Earlier this year, Stern magazine published a poll that showed only 39 percent of Germany’s Catholics trust the pope and 34 percent trust the Catholic church as an institution. And yet they are Catholics by any ordinary definition. They call themselves Catholics, may faithfully go to church, may even be clergy. But in a black-and-white view, they could be considered hypocrites and therefore “don’t count”. Within the Church itself, there are those who insist that if you don’t accept everything the Church declares as infallibly unquestionable, then you’re playing games picking and choosing what you want and what you don’t — a “Cafeteria Catholic”.

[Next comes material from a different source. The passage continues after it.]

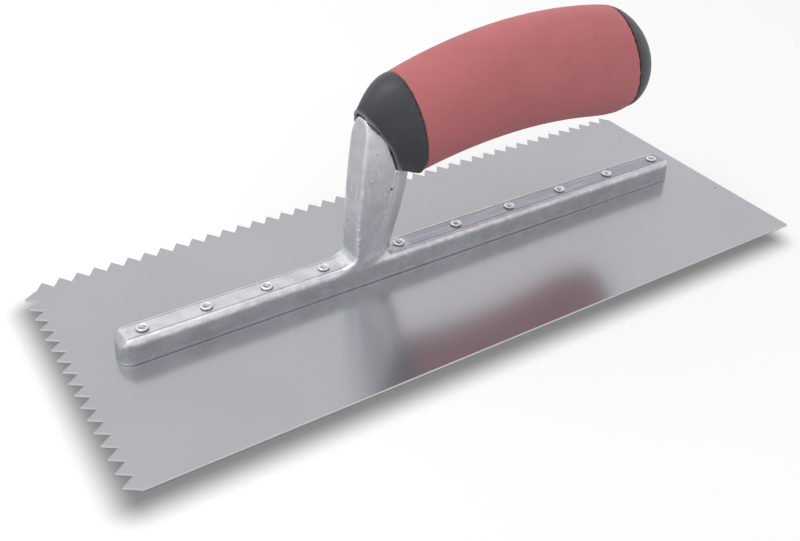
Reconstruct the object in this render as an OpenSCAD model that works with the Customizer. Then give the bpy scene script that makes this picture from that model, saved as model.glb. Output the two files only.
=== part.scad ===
// Notched trowel: a thin steel blade with V teeth along one short and one long edge,
// riveted to a cast mounting bar whose shank carries a capped handle with a soft grip.
// Millimetres. The blade lies flat on z = 0 with its outline centred on the origin,
// the notched short edge at -X and the notched long edge at +Y.

/* [Blade] */
// Length over the tooth tips of the short edge
blade_l = 277.3; // [230:0.1:420]
// Width over the tooth tips of the long edge
blade_w = 112.3; // [90:0.1:140]
// Sheet thickness
blade_t = 0.8; // [0.6:0.1:1.5]
// Spacing of the teeth
tooth_pitch = 6.35; // [4:0.05:12]
// Depth of each V notch
notch_depth = 4.5; // [2:0.1:6]
// First notch root of the short edge, from the plain long edge
short_edge_start = 0.35; // [0.1:0.05:3]
// First notch root of the long edge, from the tips of the short edge
long_edge_start = 4.5; // [4:0.1:8]

/* [Mounting bar] */
// Length of the bar
bar_l = 243.8; // [200:0.1:270]
// Width of the bar and thickness of the shank
bar_w = 11.1; // [10:0.1:14]
// Height of the bar above the blade
bar_h = 9.5; // [7:0.1:12]
// Bar centre line behind the blade centre line
bar_y = 1.1; // [-4:0.1:4]
// Middle of the bar, along the blade
bar_x = -0.2; // [-3:0.1:3]
// Rounding of the two top edges of the bar
bar_shoulder = 2; // [1:0.1:3]
// Lean of the rounded front end, measured at its top
bar_end_draft = 1.6; // [0:0.1:3]
// Corner radius of the square rear end
bar_rear_corner = 2.5; // [1:0.1:4]

/* [Shank] */
// Front face of the shank at its foot
shank_x = -34.8; // [-45:0.1:-25]
// Forward slope of the shank between foot and mouth
shank_lean = 4.9; // [2:0.1:8]
// Length of the shank foot along the bar, without fillets
shank_foot = 15.8; // [12:0.1:22]
// Fillet in front of the shank foot
shank_fillet = 5; // [3:0.1:6]
// Fillet behind the shank foot
rear_fillet = 2.6; // [1:0.1:3]
// Front height of the sloping ledge under the handle
ledge_z = 45.9; // [43:0.1:48]
// Slope of the ledge, in degrees
ledge_slope = 10; // [0:0.5:30]
// Shank length at the front height of the ledge
ledge_l = 22.2; // [19:0.1:25]
// Top of the shank, in the mouth of the handle
shank_top = 67; // [64:0.1:70]
// Length of the oblique top of the shank, from its top back to the ledge
mouth_l = 11.5; // [9:0.1:13]
// Tang diameter
tang_d = 11; // [9:0.1:12]
// Tang length beyond the shank front face
tang_l = 48; // [36:0.5:60]

/* [Handle] */
// Height of the highest point of the handle centre line
handle_z = 67.7; // [64:0.1:75]
// Position of that point along the blade
handle_x = 40; // [35:0.1:45]
// Radius of the handle centre line
handle_arc = 195; // [150:1:400]
// Front end of the grip, on the centre line
grip_x = -13; // [-14:0.1:-11]
// Grip length
grip_l = 96.4; // [80:0.1:130]
// Grip height at the front
grip_front_h = 38.8; // [34:0.1:42]
// Grip height at the rear
grip_rear_h = 44.2; // [38:0.1:50]
// Grip width at the front
grip_front_w = 30.7; // [26:0.1:34]
// Grip width at the rear
grip_rear_w = 34.9; // [30:0.1:40]
// Rise of the underside at the rear end of the grip
grip_heel = 3.6; // [1:0.1:5]
// Narrowing of each side at the rear end of the grip
grip_tuck = 1.2; // [0.5:0.1:3]
// Tilt of the end faces of the grip, in degrees
joint_tilt = 10.3; // [0:0.1:15]
// Thickness of the soft grip
grip_t = 3.5; // [2:0.1:5]
// Wall of the handle mouth around the shank
mouth_wall = 1.1; // [0.8:0.1:2]
// Gap between shank and handle mouth
mouth_gap = 0.2; // [0.1:0.05:0.5]
// Gap between the shank and the lip of the handle behind it
chin_gap = 0.5; // [0.2:0.05:1]
// Gap between grip and core
grip_gap = 0.15; // [0.05:0.05:0.4]

/* [Fasteners] */
// Rivets between the front end of the bar and the shank
front_rivets = 4; // [2:1:6]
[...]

Ironically, it is the very existence of “Cafeteria Catholics” that PROVES the Church is not an oppressive shepherd of sheep all cut from the same cloth. People can point to excommunication, but only in principle, since you’re more likely to meet the President of the United States than anyone who has actually been given the papal axe. You can selectively quote passages and encyclicals until you’re blue in the face, but it only proves what YOU think Catholics should and do believe. Yes, there are hard-nosed conservatives in the clergy, and like any gathering of two or more, you can probably find fanatics in the pews if you look hard enough. But when is all is said and done, there is no policy of oppression or practice of disenfranchisement toward the countless divorced and remarried, the unwed or abortive mothers, gays, or those who eat meat on Good Friday.

Today, imams and other Muslims who speak out against terrorism are considered exceptions to the rule. But hundreds of millions of Muslims do not consider killing non-believers as part of their religion, and are proof that Islam is not the either/or proposition put forth by “experts” whose only expertise is the half-truths of hate speech.

But let’s not give everyone a free pass. Fanatics do exist. Cults very much exist. There are groups that habitually do not allow doubt or dissent, take their scripture literally, their leader’s mandates with authority, and the consequence is exile, persecution, or shame. There are extremist groups that are Islamic, Christian, Atheist, corporate, political, New Age, pseudo-scientific, and combinations thereof. This alone tells us cultism is the extremism, not the preferred form it takes. The biggest error is to condemn the larger ideology for the specific fanaticism, since by that standard, there is no one alive that could not be condemned by his associations.